Copy all the material below, exactly as it stands.

* Start Stored data *

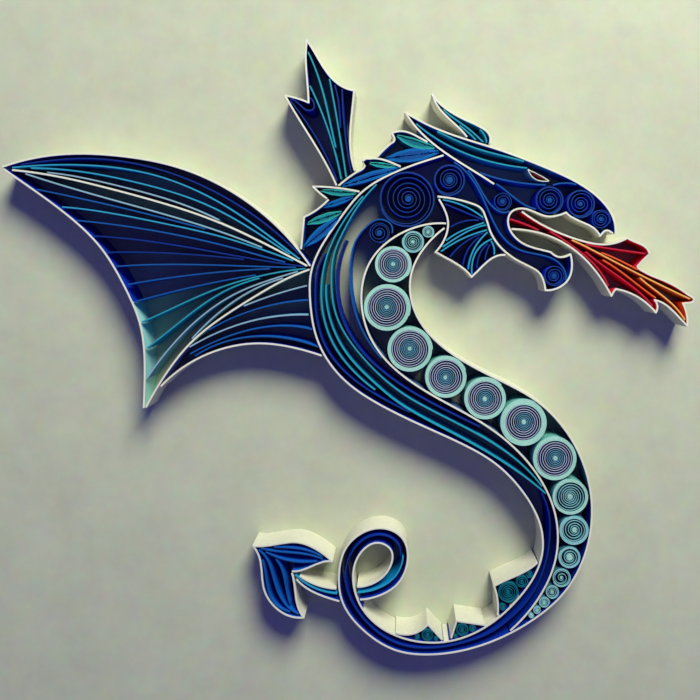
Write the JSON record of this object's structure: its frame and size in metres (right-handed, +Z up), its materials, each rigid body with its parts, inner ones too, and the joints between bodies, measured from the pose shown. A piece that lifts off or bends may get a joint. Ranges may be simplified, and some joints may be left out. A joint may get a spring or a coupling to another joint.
{
  "type": "quilled paper art",
  "caption": "Quilled dragon in the shape of a letter S, made of coloured paper strips on edge: ribbed wing and fin, coiled belly, frilled head, curled tail and a flame.",
  "frame": {"origin": "middle of the footprint's bounding box, on the surface that the strips stand on", "axes": "+X towards the flame's tip, +Y towards the top of the letter, +Z up along the strips' width"},
  "size_m": [0.184, 0.1634, 0.01],
  "materials": {
    "blue_paper": "matte",
    "cyan_paper": "matte",
    "gold_paper": "matte",
    "mint_paper": "matte",
    "navy_paper": "matte",
    "orange_paper": "matte",
    "pale_blue_paper": "matte",
    "red_paper": "matte",
    "slate_paper": "matte",
    "teal_paper": "matte",
    "white_paper": "matte"
  },
  "bodies": {
    "root": {"arrow_edge": "white_paper", "arrow_strips": "blue_paper", "back_edge": "white_paper", "belly_coil_01": "mint_paper", "belly_coil_02": "mint_paper", "belly_coil_03": "mint_paper", "belly_coil_04": "mint_paper", "belly_coil_05": "mint_paper", "belly_coil_06": "mint_paper", "belly_coil_07": "mint_paper", "belly_coil_08": "mint_paper", "belly_coil_09": "mint_paper", "belly_coil_10": "mint_paper", "belly_coils_small": "mint_paper", "belly_edge": "white_paper", "body_navy_strips": "navy_paper", "body_teal_strips": "teal_paper", "eye_strips": "white_paper", "fin_edge": "white_paper", "fin_navy_ribs": "navy_paper", "fin_teal_ribs": "teal_paper", "flame_edge": "white_paper", "flame_gold_strips": "gold_paper", "flame_orange_strips": "orange_paper", "flame_red_strips": "red_paper", "frill_edge": "white_paper", "frill_navy_ribs": "navy_paper", "frill_teal_ribs": "teal_paper", "head_blue_strips": "blue_paper", "head_teal_strips": "teal_paper", "jaw_coils": "slate_paper", "jaw_strips": "navy_paper", "middle_edge": "white_paper", "mouth_edge": "white_paper", "neck_coil_large": "slate_paper", "neck_coils_small": "slate_paper", "panel_blue_ribs": "blue_paper", "panel_pale_ribs": "pale_blue_paper", "rear_horn_edge": "white_paper", "scroll_strip": "slate_paper", "skull_edge": "white_paper", "snout_coils": "slate_paper", "spine_blue_leaves": "blue_paper", "spine_edges": "white_paper", "spine_teal_leaves": "teal_paper", "tail_navy_strip": "navy_paper", "tail_spike_coils": "teal_paper", "tail_spike_edges": "white_paper", "tail_strand_edges": "white_paper", "tail_teal_strips": "teal_paper", "wing_blue_ribs": "blue_paper", "wing_cyan_ribs": "cyan_paper", "wing_front_edge": "white_paper", "wing_lower_edge": "white_paper", "wing_membrane_edge": "white_paper", "wing_navy_ribs": "navy_paper", "wing_pale_ribs": "pale_blue_paper", "wing_rear_edge": "white_paper", "wing_spar": "white_paper", "wing_teal_ribs": "teal_paper"}
  },
  "joints": []
}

* End Stored data *

### Task answer
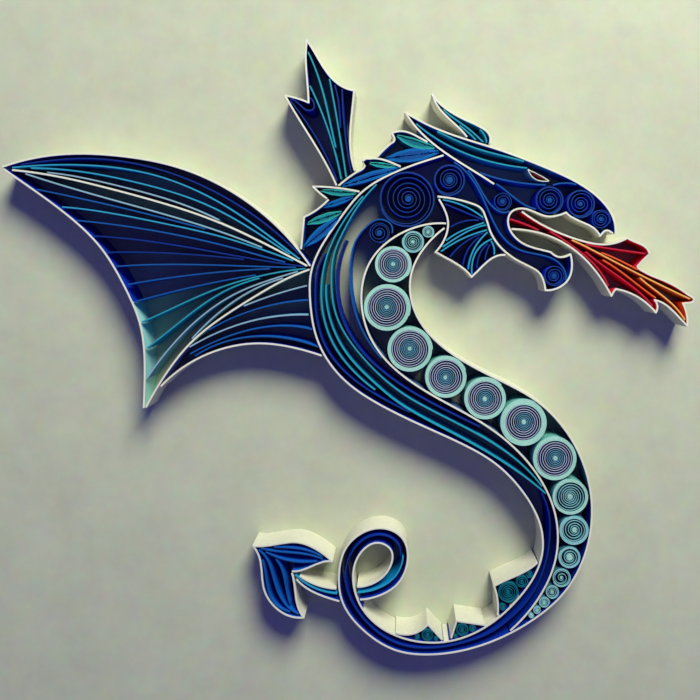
Write the JSON record of this object's structure: its frame and size in metres (right-handed, +Z up), its materials, each rigid body with its parts, inner ones too, and the joints between bodies, measured from the pose shown. A piece that lifts off or bends may get a joint. Ranges may be simplified, and some joints may be left out. A joint may get a spring or a coupling to another joint.
{
  "type": "quilled paper art",
  "caption": "Quilled dragon in the shape of a letter S, made of coloured paper strips on edge: ribbed wing and fin, coiled belly, frilled head, curled tail and a flame.",
  "frame": {"origin": "middle of the footprint's bounding box, on the surface that the strips stand on", "axes": "+X towards the flame's tip, +Y towards the top of the letter, +Z up along the strips' width"},
  "size_m": [0.184, 0.1634, 0.01],
  "materials": {
    "blue_paper": "matte",
    "cyan_paper": "matte",
    "gold_paper": "matte",
    "mint_paper": "matte",
    "navy_paper": "matte",
    "orange_paper": "matte",
    "pale_blue_paper": "matte",
    "red_paper": "matte",
    "slate_paper": "matte",
    "teal_paper": "matte",
    "white_paper": "matte"
  },
  "bodies": {
    "root": {"arrow_edge": "white_paper", "arrow_strips": "blue_paper", "back_edge": "white_paper", "belly_coil_01": "mint_paper", "belly_coil_02": "mint_paper", "belly_coil_03": "mint_paper", "belly_coil_04": "mint_paper", "belly_coil_05": "mint_paper", "belly_coil_06": "mint_paper", "belly_coil_07": "mint_paper", "belly_coil_08": "mint_paper", "belly_coil_09": "mint_paper", "belly_coil_10": "mint_paper", "belly_coils_small": "mint_paper", "belly_edge": "white_paper", "body_navy_strips": "navy_paper", "body_teal_strips": "teal_paper", "eye_strips": "white_paper", "fin_edge": "white_paper", "fin_navy_ribs": "navy_paper", "fin_teal_ribs": "teal_paper", "flame_edge": "white_paper", "flame_gold_strips": "gold_paper", "flame_orange_strips": "orange_paper", "flame_red_strips": "red_paper", "frill_edge": "white_paper", "frill_navy_ribs": "navy_paper", "frill_teal_ribs": "teal_paper", "head_blue_strips": "blue_paper", "head_teal_strips": "teal_paper", "jaw_coils": "slate_paper", "jaw_strips": "navy_paper", "middle_edge": "white_paper", "mouth_edge": "white_paper", "neck_coil_large": "slate_paper", "neck_coils_small": "slate_paper", "panel_blue_ribs": "blue_paper", "panel_pale_ribs": "pale_blue_paper", "rear_horn_edge": "white_paper", "scroll_strip": "slate_paper", "skull_edge": "white_paper", "snout_coils": "slate_paper", "spine_blue_leaves": "blue_paper", "spine_edges": "white_paper", "spine_teal_leaves": "teal_paper", "tail_navy_strip": "navy_paper", "tail_spike_coils": "teal_paper", "tail_spike_edges": "white_paper", "tail_strand_edges": "white_paper", "tail_teal_strips": "teal_paper", "wing_blue_ribs": "blue_paper", "wing_cyan_ribs": "cyan_paper", "wing_front_edge": "white_paper", "wing_lower_edge": "white_paper", "wing_membrane_edge": "white_paper", "wing_navy_ribs": "navy_paper", "wing_pale_ribs": "pale_blue_paper", "wing_rear_edge": "white_paper", "wing_spar": "white_paper", "wing_teal_ribs": "teal_paper"}
  },
  "joints": []
}